Well, I'll answer it in two ways. First of all, I think certainly early on, you saw differences across the country of states that were hotspots and those that were not obviously Louisiana, especially the New Orleans area, Region One was a hotspot in late March in early May, and a very big way. You looked at states like back then like Montana, Wyoming, Maine, Vermont, you know, that were less so. And, you know, I think that some of the, you know, some of the precautions, rules, standards and You know, could be easy and could be a little bit different in that area. The problem is, I think, as we get to today, I think we've learned a lot from this virus. I think, first of all, we understand that, you know, a state not being a hotspot may reflect the fact that they didn't do as much testing as another trick of their area. But it doesn't mean that the COVID does not exist there. Um, I'm just very concerned that I don't know how you can have maximum safety--when you have these disparate standards that go on. I thought, for example, if you remember a couple weeks ago, um, you know, some of the Northeast states got together, they almost formed a coalition on reopening some of the West Coast states as well. We did not do that in the South. And so as a result, you saw our neighbors, Arkansas, Mississippi, are really very different standards, I think in many ways than what Louisiana did, in terms of shelter at home, and in terms of, you know, what now are reopening is?

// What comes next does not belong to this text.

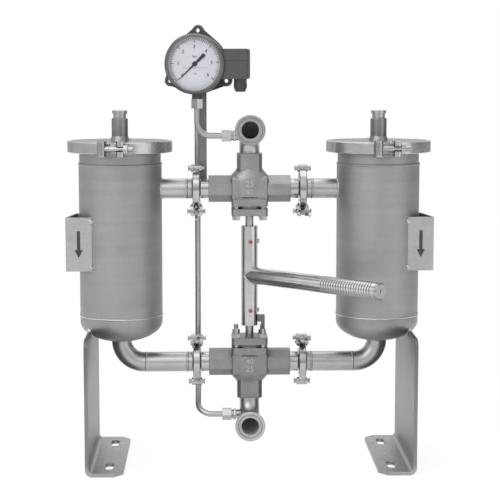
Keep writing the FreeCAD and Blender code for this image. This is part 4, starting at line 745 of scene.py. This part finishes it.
def text_mesh(text, size, depth):
    """Plain characters as vertices and faces in the XZ plane, centred, facing the viewer."""
    curve = bpy.data.curves.new("characters", "FONT")
    curve.body = text
    curve.size = size
    curve.align_x = "CENTER"
    curve.align_y = "CENTER"
    curve.extrude = depth / 2
    curve.offset = size * 0.018
    curve.resolution_u = 4
    holder = bpy.data.objects.new("characters", curve)
    bpy.context.scene.collection.objects.link(holder)
    bpy.context.view_layer.update()
    evaluated = holder.evaluated_get(bpy.context.evaluated_depsgraph_get())
    drawn = evaluated.to_mesh()
    verts = [Vector((v.co.x, -v.co.z, v.co.y)) for v in drawn.vertices]
    faces = [tuple(p.vertices) for p in drawn.polygons]
    evaluated.to_mesh_clear()
    bpy.data.objects.remove(holder)
    bpy.data.curves.remove(curve)
    return verts, faces


def dial_text(name, text, centre, size):
    """Characters printed on the dial."""
    verts, faces = text_mesh(text, size, 0.08)
    turn = Matrix.Rotation(GAUGE_TURN, 3, "Z")
    mesh_piece(name, [centre + turn @ v for v in verts], faces, "root", MATERIALS["ink_and_shade"], smooth=False)


def shoulders():
    """Rounded swell where the port neck of each casting runs out into its arms."""
    rings = 28
    sides = 72
    for level, height in VALVE_Z.items():
        way = PORT_WAY[level]
        verts = []
        for i in range(rings):
            rise = SHOULDER_LOW + (SHOULDER_HIGH - SHOULDER_LOW) * i / (rings - 1)
            climb = max(0.0, (rise - SHOULDER_START) / (SHOULDER_HIGH - SHOULDER_START))
            belly = max(0.0, (SHOULDER_START - rise) / (SHOULDER_START - SHOULDER_LOW))
            flare = (0.5 + 0.5 * math.cos(math.pi * min(1.0, climb))) * (1 - 0.12 * belly ** 2)
            wide = NECK_REACH + (SHOULDER_WIDE - NECK_REACH) * flare
            deep = NECK_REACH + (SHOULDER_DEEP - NECK_REACH) * flare
            for k in range(sides):
                angle = 2 * math.pi * k / sides
                c, d = math.cos(angle), math.sin(angle)
                verts.append((wide * math.copysign(abs(c) ** 0.8, c),
                              deep * math.copysign(abs(d) ** 0.8, d), height + way * rise))
        faces = strips(rings, sides) + caps(rings, sides)
        if way < 0:
            faces = [face[::-1] for face in faces]
        mesh_piece(level + "_shoulders", verts, faces, "root", MATERIALS["cast"])


def port_rings():
    """Turned rim and dark line on the front face of each port."""
    for level, height in VALVE_Z.items():
        centre = Vector((0, 0, height + PORT_WAY[level] * PORT_AXIS))
        for tag, look in (("rim", "bar"), ("line", "post")):
            turned_ring(level + "_port_" + tag, centre, PORT_STEP[tag], MATERIALS[look])


def turned_ring(name, centre, profile, material, sides=96):
    """Ring about a line to the front, from radii and distances ahead of the port's face."""
    verts = []
    for reach, ahead in profile:
        for k in range(sides):
            angle = 2 * math.pi * k / sides
            verts.append(centre + Vector((reach * math.cos(angle), PORT_FACE_Y - ahead,
                                          reach * math.sin(angle))))
    faces = []
    for i in range(len(profile)):
        after = (i + 1) % len(profile)
        for k in range(sides):
            faces.append((i * sides + k, i * sides + (k + 1) % sides,
                          after * sides + (k + 1) % sides, after * sides + k))
    mesh_piece(name, verts, faces, "root", material, smooth=False)


def cast_marks():
    """Raised size and pressure numbers on the front of each casting."""
    for level, height in VALVE_Z.items():
        for i, (text, size, rise) in enumerate(CAST_MARKS):
            verts, faces = text_mesh(text, size, 2.0)
            centre = Vector((0.0, -SHOULDER_DEEP, height + PORT_WAY[level] * rise))
            mesh_piece("%s_cast_mark_%d" % (level, i), [centre + v for v in verts], faces, "root",
                       MATERIALS["mark"], smooth=False)


def hexagon_bar(name, start, axis, flats, length, body, material):
    """Chamfered hexagon across its flats, along an axis."""
    turn = upright_onto(axis)
    reach = flats / 2 / math.cos(math.pi / 6)
    verts = []
    for height, scale in ((0, 0.93), (0.5, 1.0), (length - 0.5, 1.0), (length, 0.93)):
        for k in range(6):
            angle = math.pi / 3 * k + math.pi / 6
            verts.append(Vector(start) + turn @ Vector((reach * scale * math.cos(angle),
                                                        reach * scale * math.sin(angle), height)))
    mesh_piece(name, verts, caps(4, 6) + strips(4, 6), body, material, smooth=False)


def fitting_details():
    """Hexagon, thread and weld on the short fitting in the middle of each port's bend."""
    inset = PORT_BEND * (1 - math.sqrt(0.5))
    for level, height in VALVE_Z.items():
        z = height + PORT_WAY[level] * (PORT_AXIS - inset)
        hexagon_bar(level + "_fitting_hexagon", (HEXAGON_X, -inset, z), (-1, 0, 0), HEXAGON_FLATS,
                    HEXAGON_LENGTH, "root", MATERIALS["polished"])
        thread(level + "_fitting_thread", (HEXAGON_X - HEXAGON_LENGTH, -inset, z), (-1, 0, 0),
               FITTING_THREAD_LENGTH, FITTING_THREAD_RADIUS, "root", pitch=1.0, depth=0.3)
        ring = circle((FITTING_WELD_X, -inset, z), (1, 0, 0), FITTING_WELD_RADIUS, 48)
        bead(level + "_fitting_weld", ring, 1.1)


for side, way in SIDES.items():
    vessel_welds(side, way)
lever_weld()
closure_details()
stud_threads()
set_screw_marks()
flow_arrows()
dial_marks()
shoulders()
port_rings()
cast_marks()
fitting_details()


# Studio

def build_world():
    """White for the camera, and a shaded sky with two dark bands for what the steel mirrors."""
    world = bpy.data.worlds.new("studio")
    bpy.context.scene.world = world
    world.use_nodes = True
    world.node_tree.nodes.clear()
    g = Graph(world.node_tree)
    axes = g.node("ShaderNodeSeparateXYZ", Vector=g.node("ShaderNodeTexCoord").outputs["Generated"])
    strength = g.remap(axes.outputs["Z"], (-0.25, 0.55), (0.32, 1.15), smooth=True)
    for sign, level in WORLD_SIDES:
        side = g.remap(g.math("MULTIPLY", axes.outputs["X"], sign), (0.5, 0.98), (1.0, level), smooth=True)
        strength = g.math("MULTIPLY", strength, side)
    for place, width in WORLD_BANDS:
        near = g.math("ABSOLUTE", g.math("SUBTRACT", axes.outputs["X"], place))
        band = g.remap(near, (width / 2, width), (BAND_TONE, 1.0), smooth=True)
        strength = g.math("MULTIPLY", strength, band)
    light = g.node("ShaderNodeBackground", Color=(1.0, 1.0, 1.0, 1), Strength=strength).outputs[0]
    white = g.node("ShaderNodeBackground", Color=(1.0, 1.0, 1.0, 1), Strength=1.0).outputs[0]
    seen = g.node("ShaderNodeLightPath").outputs["Is Camera Ray"]
    g.surface(g.blend(seen, light, white), "ShaderNodeOutputWorld")


def build_floor():
    """Matt white floor that fades to pure white away from the part."""
    mesh = bpy.data.meshes.new("floor")
    mesh.from_pydata([(-6, -6, 0), (6, -6, 0), (6, 6, 0), (-6, 6, 0)], [], [(0, 1, 2, 3)])
    floor = bpy.data.objects.new("floor", mesh)
    bpy.context.scene.collection.objects.link(floor)
    material = new_material("floor_white")
    g = Graph(material.node_tree)
    matt = g.node("ShaderNodeAddShader")
    g.feed(matt, "0", g.node("ShaderNodeBsdfDiffuse", Color=(0.80, 0.80, 0.80, 1)).outputs[0])
    g.feed(matt, "1", g.node("ShaderNodeEmission", Color=(1, 1, 1, 1), Strength=0.22).outputs[0])
    glow = g.node("ShaderNodeEmission", Color=(1, 1, 1, 1), Strength=1.0).outputs[0]
    reach = g.vector("LENGTH", g.node("ShaderNodeTexCoord").outputs["Object"])
    clear = g.remap(reach, (0.35, 0.9), (0.82, 1.0))
    seen = g.node("ShaderNodeLightPath").outputs["Is Camera Ray"]
    g.surface(g.blend(g.math("MULTIPLY", seen, clear), matt.outputs[0], glow))
    mesh.materials.append(material)


def soft_light(name, place, target, width, height, power):
    """Rectangular lamp that looks at a target."""
    lamp = bpy.data.lights.new(name, "AREA")
    lamp.shape = "RECTANGLE"
    lamp.size = width
    lamp.size_y = height
    lamp.energy = power
    holder = bpy.data.objects.new(name, lamp)
    holder.location = place
    aim = (Vector(target) - Vector(place)).to_track_quat("-Z", "Y")
    holder.rotation_euler = aim.to_euler()
    bpy.context.scene.collection.objects.link(holder)


def build_camera():
    """Camera at the photograph's view."""
    away = Vector((math.sin(CAMERA_TURN) * math.cos(CAMERA_TILT),
                   -math.cos(CAMERA_TURN) * math.cos(CAMERA_TILT), math.sin(CAMERA_TILT)))
    lens = bpy.data.cameras.new("photo_view")
    lens.lens = CAMERA_LENS
    lens.sensor_width = CAMERA_SENSOR
    lens.clip_end = 50.0
    camera = bpy.data.objects.new("photo_view", lens)
    camera.location = CAMERA_TARGET + away * CAMERA_DISTANCE
    camera.rotation_euler = (-away).to_track_quat("-Z", "Y").to_euler()
    bpy.context.scene.collection.objects.link(camera)
    bpy.context.scene.camera = camera


build_world()
build_floor()
for lamp in LAMPS:
    soft_light(*lamp)
build_camera()
bpy.context.scene.view_settings.view_transform = "Standard"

The other thing that I would say, though I think it's even more important is, and I'll use the city council example. Um, yeah, of course everybody that's elected has their own electorate and their own constituency. But I think it changes when you get to an emergency situation. We saw that after Katrina. I mean, I don't think you would have wanted a mayor in a hurricane situation, you know, saying a, and then the council member from district, D and E having a whole different policy, that would be a disaster. And you know, what, what I think is somewhat troublesome is, you know, we are a country of laws where we operate by the rule of law. And we have given our governors and we've given our mayors certain emergency powers and our president as well, that in an emergency they have the right to basically be the boss and to make the rules and make the decisions. And when I see us trying to overturn that legislatively, and now, you know, with Wisconsin from a judicial standpoint, I mean, I really think we're hurting ourselves. I think it goes against the rule of law in many ways. And, you know, we fortunate in Louisiana, we've pretty much been together.

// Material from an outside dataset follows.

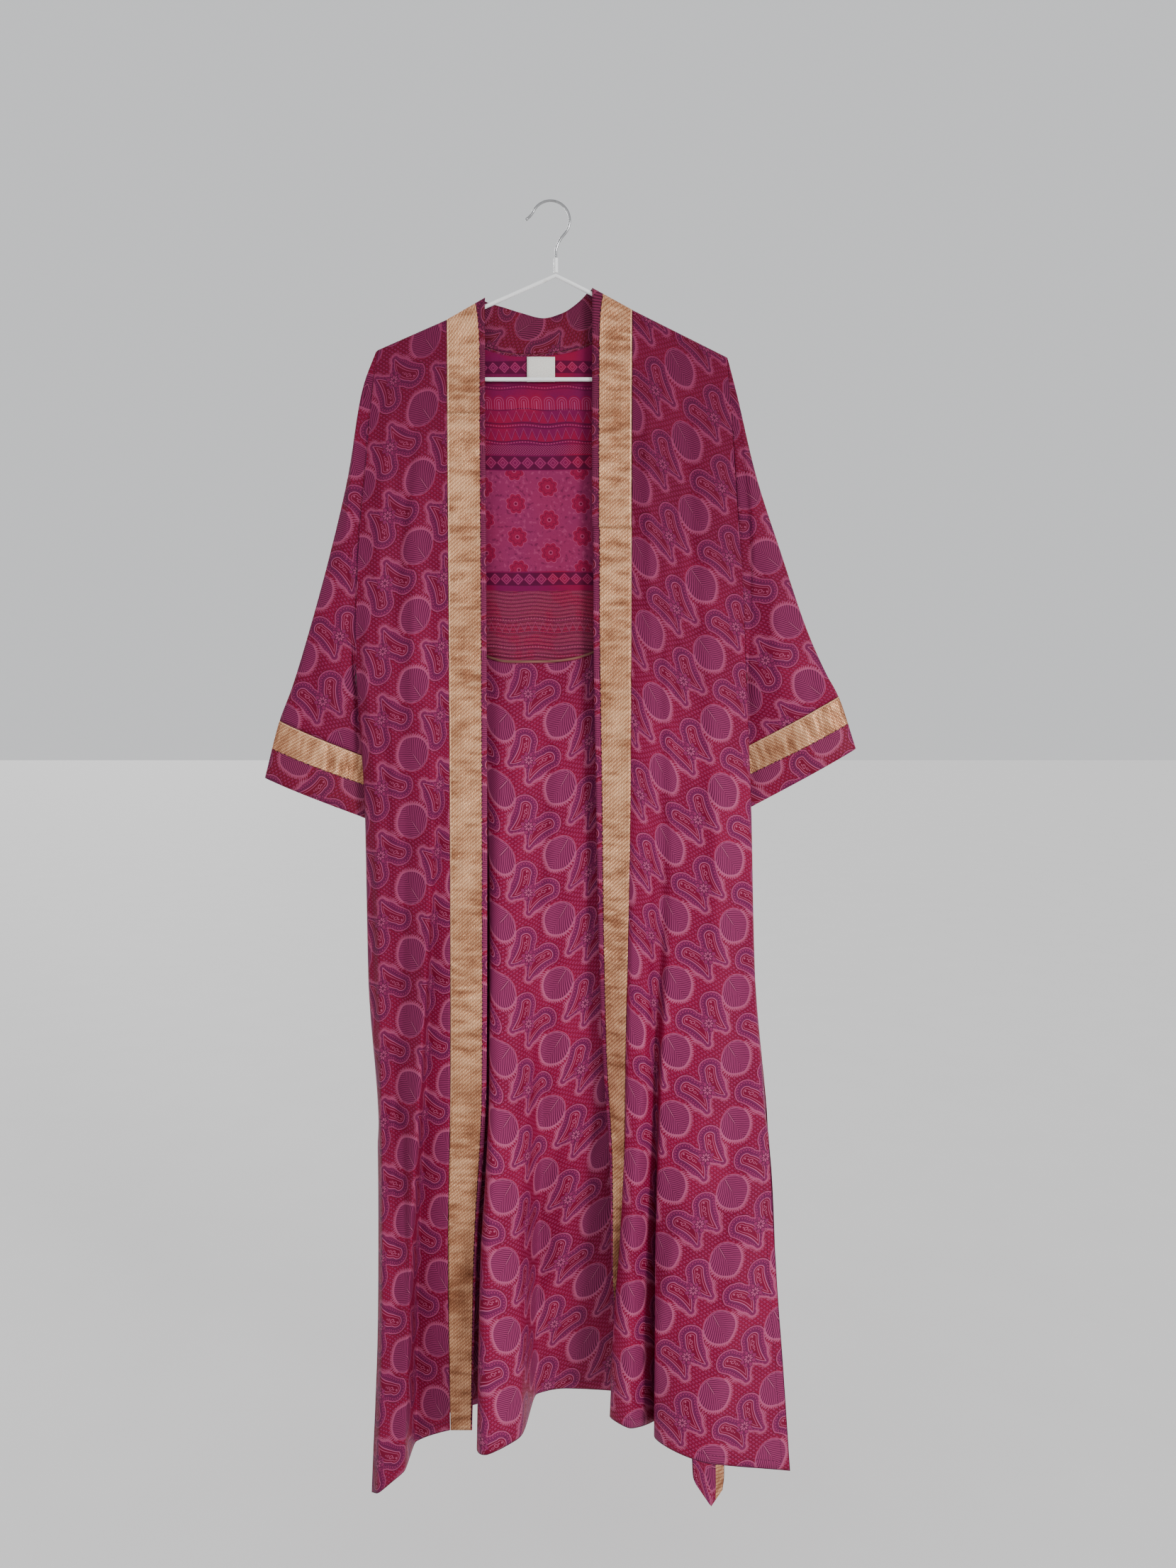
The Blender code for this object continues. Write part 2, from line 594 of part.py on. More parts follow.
def make_belt_loops(back, silk, parts):
    """A narrow strap by each side seam. The belt passes through the left one."""
    belt_y = BELT[BELT_IN_LOOP][1]
    for side, name in ((-1, "belt_loop_right"), (1, "belt_loop_left")):
        x = BELT_LOOP_X[side]
        middle = back_depth(back, x, BELT_LOOP_TOP - BELT_LOOP_HEIGHT / 2)
        held = belt_y + (BELT_CLOTH + LOOP_CLOTH) / 2 + SEAM_GAP
        seat = (CLOTH + LOOP_CLOTH) / 2 + SEAM_GAP
        bow = held - middle - seat if side > 0 else 0
        rows = []
        for i in range(9):
            u = i / 8
            z = BELT_LOOP_TOP - BELT_LOOP_HEIGHT * u
            y = back_depth(back, x, z) + seat + bow * math.sin(math.pi * u) ** 0.5
            rows.append([(x - 2, y, z), (x + 2, y, z)])
        loft(name, rows, LOOP_CLOTH, silk, parts)


def back_depth(rows, x, z):
    """Depth of a panel's middle at x and z, read between its rows and columns."""
    levels = []
    for row in rows[ROLLED:]:
        k = max(i for i, p in enumerate(row[:-1]) if p[0] <= x)
        here, after = row[k], row[k + 1]
        u = (x - here[0]) / (after[0] - here[0])
        levels.append((here[2] + (after[2] - here[2]) * u, here[1] + (after[1] - here[1]) * u))
    for (high, y_high), (low, y_low) in zip(levels, levels[1:]):
        if low <= z <= high:
            return y_high + (y_low - y_high) * (high - z) / (high - low)
    return levels[-1][1]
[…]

And again, I give a lot of credit to the governor of holding all of our parishes together with many of the same standards throughout. But, you know, to have a situation where different parishes or counties and other states would be doing one thing, and not being done in the other or different adjoining states doing one thing and not the other. I mean, I just, I don't I worry about the fact that at the end of the day, what's going to really hurt us is health. And, you know, I think we can all agree on one thing, and that is that as we're reopening, if a month from now, we have to pull back and go back to a sheltering situation and close the economy totally back again. That's the worst consequence of all. So I just think we need to be very cautious, I wish. And again, I'm not really being overly critical, because this is a playbook that nobody had. I mean, you know, nobody, nobody has navigated and responded to a situation exactly like this. So we're all learning by each and every day, we're learning new things. And I just hope that our elected officials, as we now have made the decision to reopen Louisiana New Orleans area. Um, I hope that we proceed cautiously, that we proceed with health of our citizens top of mind, and if things need to change that they rapidly change, so that, you know, we don't get into a New York situation that we would never want to see here.